For property ownership to flourish, we need three things: willing buyers, affordable prices, and access to reasonably priced credit.
Of course, during the housing and credit booms of 1996 to 2007, there were millions of keen buyers and investors, plus we were awash with cheap, easy credit. Hence, the property market boomed, with prices rising uninterrupted for twelve years in a row, including an astonishing jump of more than a quarter (25.8%) in 2002.
Then something nasty happened
Last year, the property winning-streak came to an end as bankers' chickens came home to roost. It became clear that banks had been lending to anyone who could sign their name. The massive losses caused by this reckless lending blew up vast amounts of the banks' capital, leaving them short of cash. This led to the now-familiar `credit crunch' -- the simple inability of banks to raise enough money from savers or wholesale markets to lend to eager borrowers.
Thanks to the credit crunch, mortgage availability dried up, causing house prices to dive. Indeed, in 2008, prices fell by almost a fifth (18.9%), according to the Halifax House Price Index. However, in response to the worsening economic climate, the Bank of England has slashed its base rate from 5% to 1.5%, with further cuts expected. This brings down the cost of credit for most borrowers, except those with fixed-rate loans or mortgages.
So, house prices have come down, plus the cost of servicing a mortgage has fallen, both of which help people to climb the housing ladder. Thus, things must be looking up for the housing market in 2009, right?
Wrong. Banks are rightly terrified of losing money on current and future lending. Hence, there are no more 125% or 130% `negative equity' mortgages, and what mortgage finance is available is being reserved for the lowest-risk borrowers.
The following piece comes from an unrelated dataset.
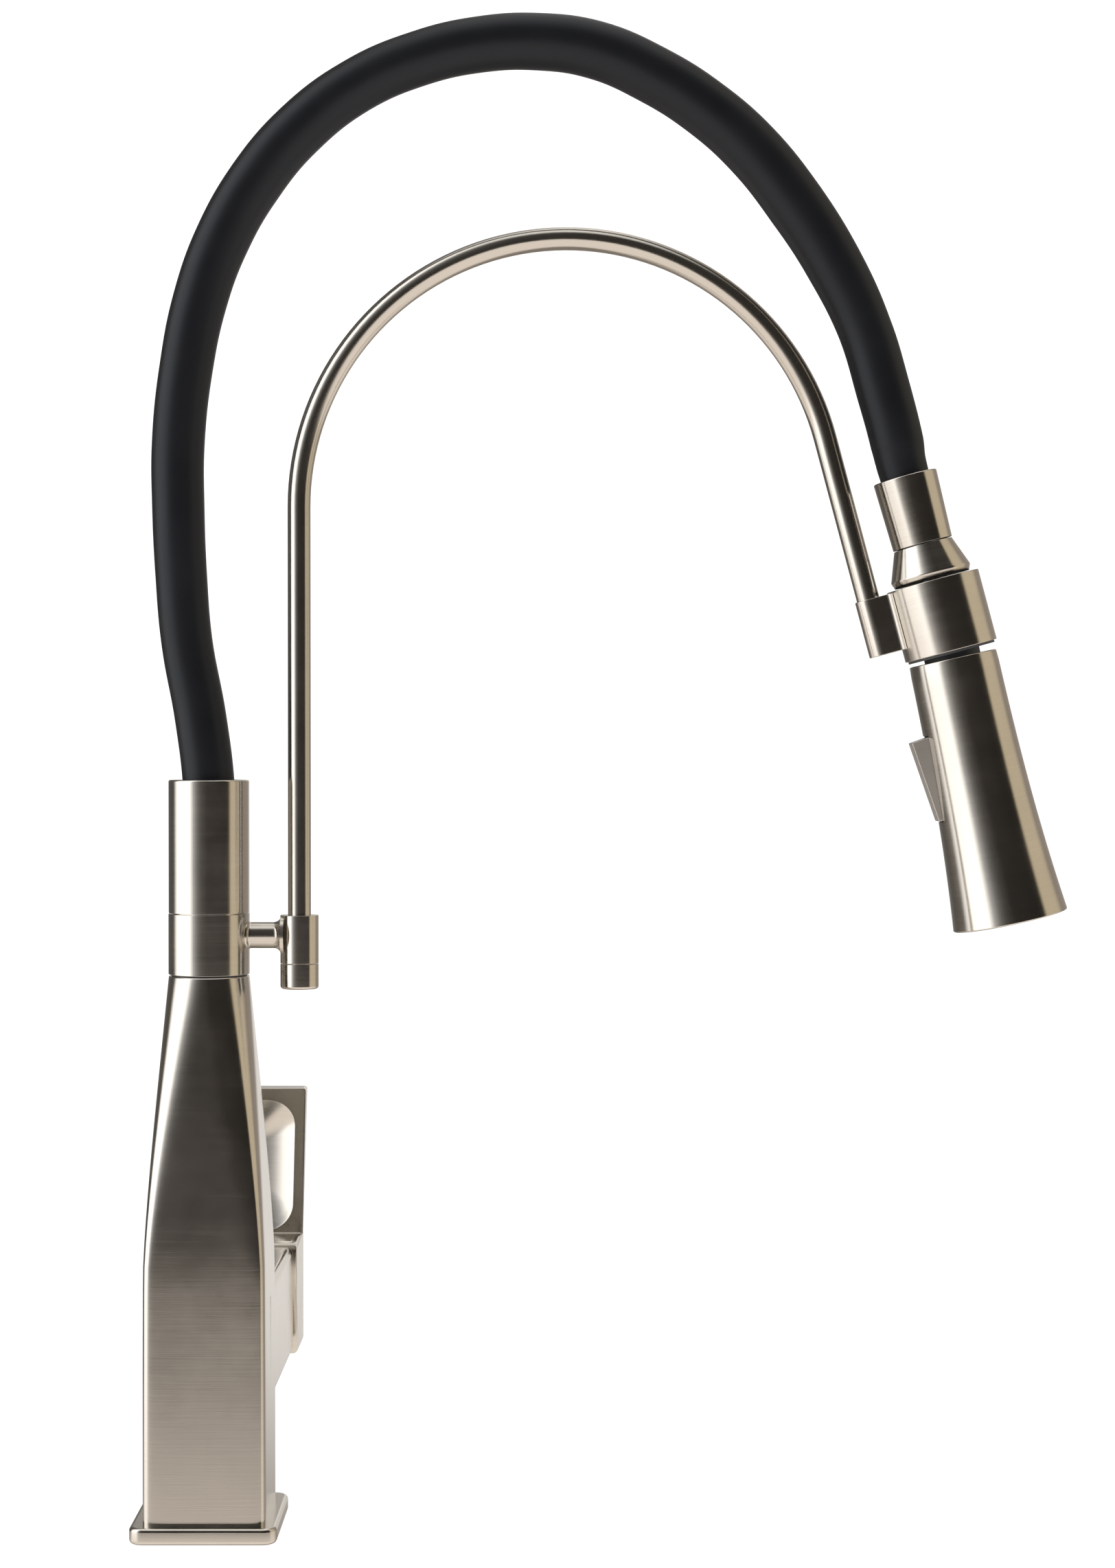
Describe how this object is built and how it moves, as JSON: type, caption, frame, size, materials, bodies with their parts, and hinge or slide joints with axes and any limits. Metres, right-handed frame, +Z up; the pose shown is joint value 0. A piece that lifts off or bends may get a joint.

The mortgage famine persists
According to an industry survey earlier this week, the number of different residential mortgages on offer has dropped to 4,357. In December 2007, this figure was almost ten times higher, at 40,910. Indeed, the current figure is as low as it was in February 2002, almost seven years ago. So, all `Wild West-style' mortgages have disappeared. In their place are home loans with much tougher entry requirements.
Of course, fewer products lead to greater demand for those remaining. This problem is most acute for first-time buyers and movers without a large deposit or plenty of equity in their existing home. In fact, borrowers without a 20% deposit have fewer than two hundred different mortgages from which to choose.
Even worse, if you have managed to save only a 5% deposit -- say, £7,500 on a £150,000 property -- then only one lender is interested in lending to you. Ipswich BS will lend to these `marginal' borrowers, but only if they have been a member of the Society for six months. Given Ipswich BS's local focus, this pretty much rules out applicants from outside East Anglia.
With a deposit of 10% of the purchase price, you need a 90% loan-to-value (LTV) mortgage. A further ten lenders are willing to lend to borrowers in these circumstances. Among these is the Royal Bank of Scotland, recently bailed out to the tune of £20 billion by taxpayers, who now own around three-fifths (60%) of the fallen Scottish giant.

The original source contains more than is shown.